- [Required work] Repeat exactly the lines from the start through the line with "return (point[0] +", both ends included.

- [Data section]
## BEGIN
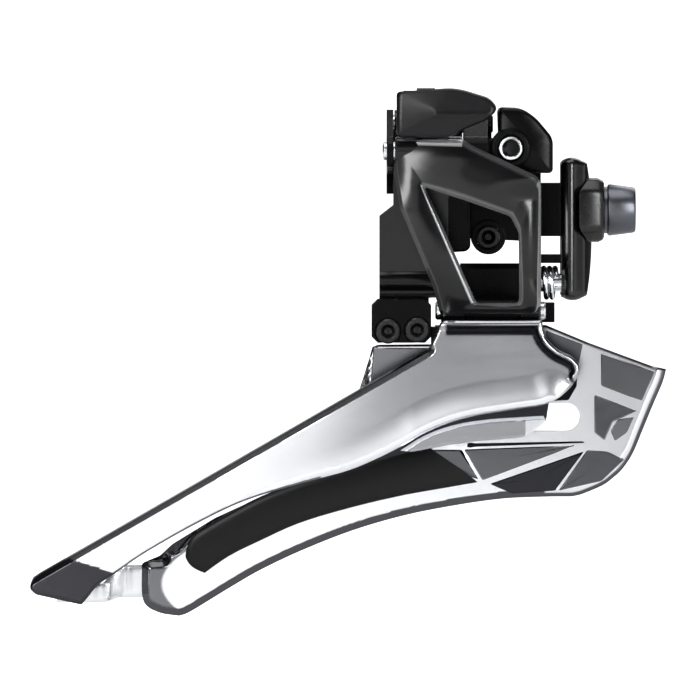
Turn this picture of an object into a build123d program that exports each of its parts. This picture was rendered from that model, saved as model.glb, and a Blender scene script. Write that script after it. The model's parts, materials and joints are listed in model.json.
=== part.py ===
from build123d import *
import math
import os

# Braze-on front derailleur for a road bicycle, in millimetres.
# +X points forwards along the bicycle, +Y points inboard towards the frame, +Z points up.
# The origin is on the axis of the clamp bolt, at the crest of the convex saddle that meets the frame's hanger.
# The rest pose is the low position, with the cage inboard and the return spring holding the linkage on its stop.

# Linkage, in the YZ plane: a parallelogram of two equal links hangs the cage from the bracket
LINK_LENGTH = 26.4
REST_ANGLE = 4.0                      # the links lean inboard at their lower ends
OUTER_FOOT = (-21.5, -16.3)           # outer link's lower pin, as (y, z)
LINK_SPACING = (10.5, 4.4)            # from an outer pin to its inner pin
LEAN = (-LINK_LENGTH * math.sin(math.radians(REST_ANGLE)), LINK_LENGTH * math.cos(math.radians(REST_ANGLE)))


def shifted(point, step):
    return (point[0] + step[0], point[1] + step[1])


OUTER_TOP = shifted(OUTER_FOOT, LEAN)
INNER_FOOT = shifted(OUTER_FOOT, LINK_SPACING)
INNER_TOP = shifted(OUTER_TOP, LINK_SPACING)
ARM_PIVOT = (-7.4, 10.2)              # the cable arm's pin in the bracket
CRANK = (0.3, 8.4)                    # from a pivot up to its toggle pin, on the outer link and on the cable arm
TOGGLE_OUT = shifted(OUTER_TOP, CRANK)
TOGGLE_IN = shifted(ARM_PIVOT, CRANK)

# Fits and fasteners
PIN_R = 1.5
TOGGLE_PIN_R = 1.1
RUNNING = 0.05                        # radial clearance of a turning fit
SEAT = 0.02                           # radial clearance of a fixed fit
BUSH_WALL = 0.45
KNUCKLE_R = 2.45
SIDE_PLAY = 0.2                       # end float between a link and its ears

# Stations along X
REAR_EAR = (-34.2, -33.1)
MID_EAR = (-21.5, -17.5)
LINK_SPAN = (REAR_EAR[1] + SIDE_PLAY, MID_EAR[0] - SIDE_PLAY)
CHEEKS = ((-31.4, -29.4), (-26.0, -24.0))
TOGGLE_SPAN = (-29.2, -26.2)
HOUSING_SPAN = (-22.0, -9.5)
INNER_FOOT_SPAN = (-35.4, HOUSING_SPAN[0] - SIDE_PLAY)

# Cage: two plates that face each other across the chain
PLATE_FACE_OUT = -24.15               # chain side of the outer plate, at the hinge
PLATE_FACE_IN = -12.25                # chain side of the inner plate, at the hinge
OUTER_FLANGE = 1.2
BLADE_DEPTH = 3.5
INNER_SHEET = 1.3
FLARE_X = -8.5                        # the plates flare apart behind this station
OUTER_FLARE = 2.0                     # degrees
INNER_FLARE = -1.3
TAIL_SCREW = (-70.8, -61.5)           # (x, z)
STRAP_END = -67.0
STRAP_BEND = -75.4
STRAP_GAUGE = 1.35

# Mounting
SADDLE_R = 9.0
SADDLE_HALF_WIDTH = 5.5
CLAMP_R = 2.5
SUPPORT_XZ = (-17.3, -4.4)
SUPPORT_R = 2.0
ADJUSTER_XZ = (-13.8, 10.5)
LIMIT_SCREWS = {"low_limit_screw": (-34.0, -19.6), "high_limit_screw": (-29.2, -19.4)}
LIMIT_SCREW_R = 1.45

# Return spring round the front end of the inner lower pin
SPRING_WIRE = 0.45                    # radius of the wire
SPRING_R = 2.4
SPRING_PITCH = 0.98
SPRING_TURNS = 2.25
SPRING_START = -8.3

# Cable anchor on the arm's inboard end
ANCHOR_FACE = 6.0
ANCHOR_XZ = (-27.6, 11.0)
ANCHOR_R = 2.5
CABLE_R = 0.6
CABLE_X = -24.3


def box(x, y, z):
    """Block between three pairs of limits."""
    return Pos((x[0] + x[1]) / 2, (y[0] + y[1]) / 2, (z[0] + z[1]) / 2) * Box(x[1] - x[0], y[1] - y[0], z[1] - z[0])


def x_rod(radius, x, yz):
    """Cylinder along X."""
    return Pos((x[0] + x[1]) / 2, yz[0], yz[1]) * Rot(0, 90, 0) * Cylinder(radius, x[1] - x[0])


def y_rod(radius, y, xz):
    """Cylinder along Y."""
    return Pos(xz[0], (y[0] + y[1]) / 2, xz[1]) * Rot(90, 0, 0) * Cylinder(radius, y[1] - y[0])


def side_slab(edges, y):
    """Slab whose outline lies in the XZ plane, between two Y limits."""
    face = Plane.XZ * make_face(edges)
    return Pos(0, y[0], 0) * extrude(face, amount=y[1] - y[0], dir=(0, 1, 0))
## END
- [Full output]
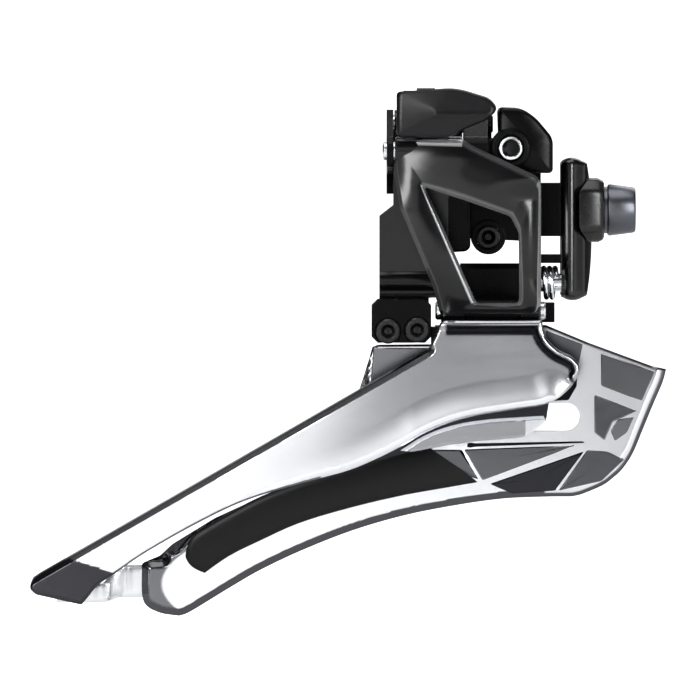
Turn this picture of an object into a build123d program that exports each of its parts. This picture was rendered from that model, saved as model.glb, and a Blender scene script. Write that script after it. The model's parts, materials and joints are listed in model.json.
=== part.py ===
from build123d import *
import math
import os

# Braze-on front derailleur for a road bicycle, in millimetres.
# +X points forwards along the bicycle, +Y points inboard towards the frame, +Z points up.
# The origin is on the axis of the clamp bolt, at the crest of the convex saddle that meets the frame's hanger.
# The rest pose is the low position, with the cage inboard and the return spring holding the linkage on its stop.

# Linkage, in the YZ plane: a parallelogram of two equal links hangs the cage from the bracket
LINK_LENGTH = 26.4
REST_ANGLE = 4.0                      # the links lean inboard at their lower ends
OUTER_FOOT = (-21.5, -16.3)           # outer link's lower pin, as (y, z)
LINK_SPACING = (10.5, 4.4)            # from an outer pin to its inner pin
LEAN = (-LINK_LENGTH * math.sin(math.radians(REST_ANGLE)), LINK_LENGTH * math.cos(math.radians(REST_ANGLE)))


def shifted(point, step):
    return (point[0] + step[0], point[1] + step[1])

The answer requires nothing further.